### Given exercise
Write out the data again in full, exactly as it reads.

......

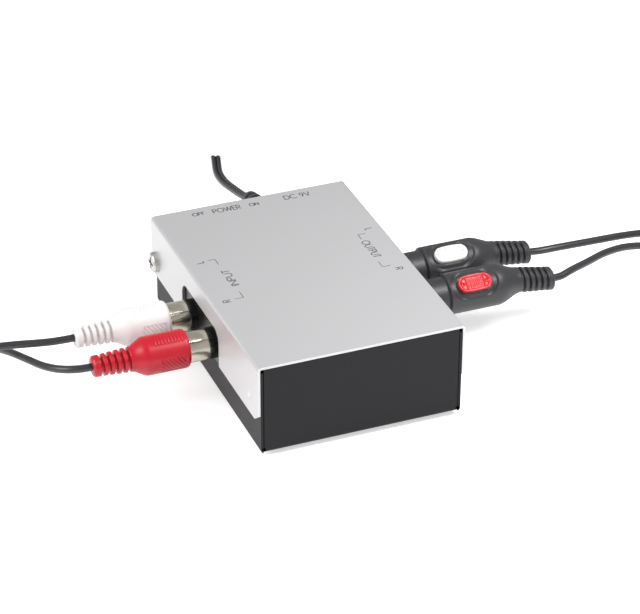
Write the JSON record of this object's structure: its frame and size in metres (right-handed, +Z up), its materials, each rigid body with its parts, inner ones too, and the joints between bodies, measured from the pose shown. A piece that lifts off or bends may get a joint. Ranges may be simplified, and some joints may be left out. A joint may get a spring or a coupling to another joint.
{
  "type": "phono preamp",
  "caption": "Small sheet-metal phono preamp box with plugged-in stereo input and output leads, a power switch and a low-voltage power lead ending in a mains adapter.",
  "frame": {"origin": "under the middle of the case, on the surface that the rubber feet stand on", "axes": "+Z up, -Y out of the plain black front wall, +Y out of the back wall with the switch and power socket, -X out of the input side, +X out of the output side"},
  "size_m": [0.3515, 0.2332, 0.0315],
  "materials": {
    "cover_silver": "fine satin silver paint over folded steel",
    "base_black": "fine-textured matt black powder coat",
    "zinc_steel": "bright zinc plate",
    "nickel": "nickel plate",
    "gold_pin": "thin gold plate",
    "black_plastic": "moulded, matt",
    "black_rubber": "soft, matt",
    "white_plastic": "moulded, satin",
    "red_plastic": "moulded, satin",
    "cord_black": "matt extruded jacket",
    "board_green": "glass-epoxy board with solder mask",
    "capacitor_sleeve": "shrink sleeve on an aluminium can",
    "film_red": "dipped box",
    "resistor_beige": "lacquered",
    "chip_black": "moulded epoxy"
  },
  "bodies": {
    "case": {"base_tray": "base_black", "board_screws": "zinc_steel", "board_standoffs": "zinc_steel", "circuit_board": "board_green", "cover_screws": "zinc_steel", "dc_socket_body": "black_plastic", "dc_socket_pin": "nickel", "dc_socket_terminals": "nickel", "electrolytic_capacitors": "capacitor_sleeve", "film_capacitors": "film_red", "input_jack_block": "black_plastic", "jack_contacts": "gold_pin", "jack_insulators_red": "red_plastic", "jack_insulators_white": "white_plastic", "jack_sleeves": "nickel", "op_amp_chip": "chip_black", "op_amp_legs": "nickel", "output_jack_block": "black_plastic", "power_switch_base": "black_plastic", "power_switch_frame": "zinc_steel", "power_switch_terminals": "nickel", "resistors": "resistor_beige", "rubber_feet": "black_rubber", "top_cover": "cover_silver"},
    "white_input_lead": {"white_input_cord": "cord_black", "white_input_cord_coil": "cord_black", "white_input_far_plug_contacts": "nickel", "white_input_far_plug_grip": "white_plastic", "white_input_plug_contacts": "nickel", "white_input_plug_grip": "white_plastic"},
    "red_input_lead": {"red_input_cord": "cord_black", "red_input_cord_coil": "cord_black", "red_input_far_plug_contacts": "nickel", "red_input_far_plug_grip": "red_plastic", "red_input_plug_contacts": "nickel", "red_input_plug_grip": "red_plastic"},
    "white_output_lead": {"white_output_cord": "cord_black", "white_output_cord_coil": "cord_black", "white_output_far_plug_contacts": "nickel", "white_output_far_plug_grip": "black_plastic", "white_output_far_plug_insert": "white_plastic", "white_output_plug_contacts": "nickel", "white_output_plug_grip": "black_plastic", "white_output_plug_insert": "white_plastic"},
    "red_output_lead": {"red_output_cord": "cord_black", "red_output_cord_coil": "cord_black", "red_output_far_plug_contacts": "nickel", "red_output_far_plug_grip": "black_plastic", "red_output_far_plug_insert": "red_plastic", "red_output_plug_contacts": "nickel", "red_output_plug_grip": "black_plastic", "red_output_plug_insert": "red_plastic"},
    "power_lead": {"adapter_case": "black_plastic", "adapter_pins": "nickel", "power_cord": "cord_black", "power_cord_coil": "cord_black", "power_plug_barrel": "nickel", "power_plug_grip": "black_plastic"},
    "switch_slider": {"power_switch_slider": "black_plastic"}
  },
  "joints": [
    {"name": "white_input_plug_pull", "type": "slide", "parent": "case", "child": "white_input_lead", "axis": [-1, 0, 0], "range_m": [0, 0.01]},
    {"name": "red_input_plug_pull", "type": "slide", "parent": "case", "child": "red_input_lead", "axis": [-1, 0, 0], "range_m": [0, 0.01]},
    {"name": "white_output_plug_pull", "type": "slide", "parent": "case", "child": "white_output_lead", "axis": [1, 0, 0], "range_m": [0, 0.01]},
    {"name": "red_output_plug_pull", "type": "slide", "parent": "case", "child": "red_output_lead", "axis": [1, 0, 0], "range_m": [0, 0.01]},
    {"name": "power_plug_pull", "type": "slide", "parent": "case", "child": "power_lead", "axis": [0, 1, 0], "range_m": [0, 0.01]},
    {"name": "power_switch_slide", "type": "slide", "parent": "case", "child": "switch_slider", "axis": [1, 0, 0], "range_m": [0, 0.004]}
  ]
}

......

### Solved exercise
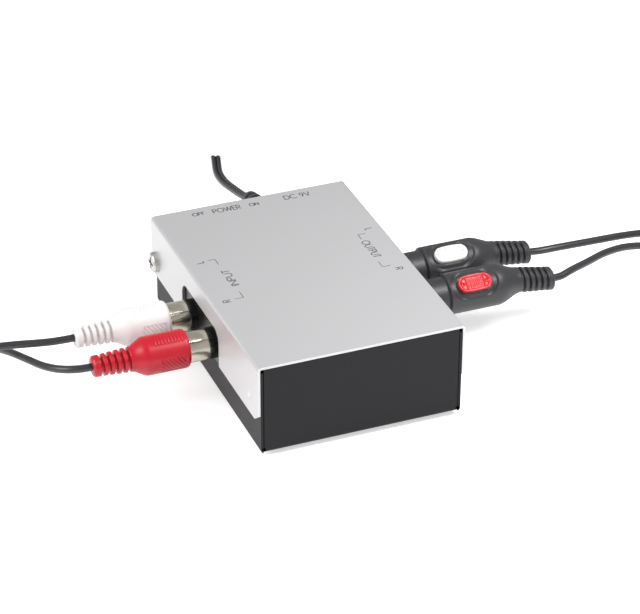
Write the JSON record of this object's structure: its frame and size in metres (right-handed, +Z up), its materials, each rigid body with its parts, inner ones too, and the joints between bodies, measured from the pose shown. A piece that lifts off or bends may get a joint. Ranges may be simplified, and some joints may be left out. A joint may get a spring or a coupling to another joint.
{
  "type": "phono preamp",
  "caption": "Small sheet-metal phono preamp box with plugged-in stereo input and output leads, a power switch and a low-voltage power lead ending in a mains adapter.",
  "frame": {"origin": "under the middle of the case, on the surface that the rubber feet stand on", "axes": "+Z up, -Y out of the plain black front wall, +Y out of the back wall with the switch and power socket, -X out of the input side, +X out of the output side"},
  "size_m": [0.3515, 0.2332, 0.0315],
  "materials": {
    "cover_silver": "fine satin silver paint over folded steel",
    "base_black": "fine-textured matt black powder coat",
    "zinc_steel": "bright zinc plate",
    "nickel": "nickel plate",
    "gold_pin": "thin gold plate",
    "black_plastic": "moulded, matt",
    "black_rubber": "soft, matt",
    "white_plastic": "moulded, satin",
    "red_plastic": "moulded, satin",
    "cord_black": "matt extruded jacket",
    "board_green": "glass-epoxy board with solder mask",
    "capacitor_sleeve": "shrink sleeve on an aluminium can",
    "film_red": "dipped box",
    "resistor_beige": "lacquered",
    "chip_black": "moulded epoxy"
  },
  "bodies": {
    "case": {"base_tray": "base_black", "board_screws": "zinc_steel", "board_standoffs": "zinc_steel", "circuit_board": "board_green", "cover_screws": "zinc_steel", "dc_socket_body": "black_plastic", "dc_socket_pin": "nickel", "dc_socket_terminals": "nickel", "electrolytic_capacitors": "capacitor_sleeve", "film_capacitors": "film_red", "input_jack_block": "black_plastic", "jack_contacts": "gold_pin", "jack_insulators_red": "red_plastic", "jack_insulators_white": "white_plastic", "jack_sleeves": "nickel", "op_amp_chip": "chip_black", "op_amp_legs": "nickel", "output_jack_block": "black_plastic", "power_switch_base": "black_plastic", "power_switch_frame": "zinc_steel", "power_switch_terminals": "nickel", "resistors": "resistor_beige", "rubber_feet": "black_rubber", "top_cover": "cover_silver"},
    "white_input_lead": {"white_input_cord": "cord_black", "white_input_cord_coil": "cord_black", "white_input_far_plug_contacts": "nickel", "white_input_far_plug_grip": "white_plastic", "white_input_plug_contacts": "nickel", "white_input_plug_grip": "white_plastic"},
    "red_input_lead": {"red_input_cord": "cord_black", "red_input_cord_coil": "cord_black", "red_input_far_plug_contacts": "nickel", "red_input_far_plug_grip": "red_plastic", "red_input_plug_contacts": "nickel", "red_input_plug_grip": "red_plastic"},
    "white_output_lead": {"white_output_cord": "cord_black", "white_output_cord_coil": "cord_black", "white_output_far_plug_contacts": "nickel", "white_output_far_plug_grip": "black_plastic", "white_output_far_plug_insert": "white_plastic", "white_output_plug_contacts": "nickel", "white_output_plug_grip": "black_plastic", "white_output_plug_insert": "white_plastic"},
    "red_output_lead": {"red_output_cord": "cord_black", "red_output_cord_coil": "cord_black", "red_output_far_plug_contacts": "nickel", "red_output_far_plug_grip": "black_plastic", "red_output_far_plug_insert": "red_plastic", "red_output_plug_contacts": "nickel", "red_output_plug_grip": "black_plastic", "red_output_plug_insert": "red_plastic"},
    "power_lead": {"adapter_case": "black_plastic", "adapter_pins": "nickel", "power_cord": "cord_black", "power_cord_coil": "cord_black", "power_plug_barrel": "nickel", "power_plug_grip": "black_plastic"},
    "switch_slider": {"power_switch_slider": "black_plastic"}
  },
  "joints": [
    {"name": "white_input_plug_pull", "type": "slide", "parent": "case", "child": "white_input_lead", "axis": [-1, 0, 0], "range_m": [0, 0.01]},
    {"name": "red_input_plug_pull", "type": "slide", "parent": "case", "child": "red_input_lead", "axis": [-1, 0, 0], "range_m": [0, 0.01]},
    {"name": "white_output_plug_pull", "type": "slide", "parent": "case", "child": "white_output_lead", "axis": [1, 0, 0], "range_m": [0, 0.01]},
    {"name": "red_output_plug_pull", "type": "slide", "parent": "case", "child": "red_output_lead", "axis": [1, 0, 0], "range_m": [0, 0.01]},
    {"name": "power_plug_pull", "type": "slide", "parent": "case", "child": "power_lead", "axis": [0, 1, 0], "range_m": [0, 0.01]},
    {"name": "power_switch_slide", "type": "slide", "parent": "case", "child": "switch_slider", "axis": [1, 0, 0], "range_m": [0, 0.004]}
  ]
}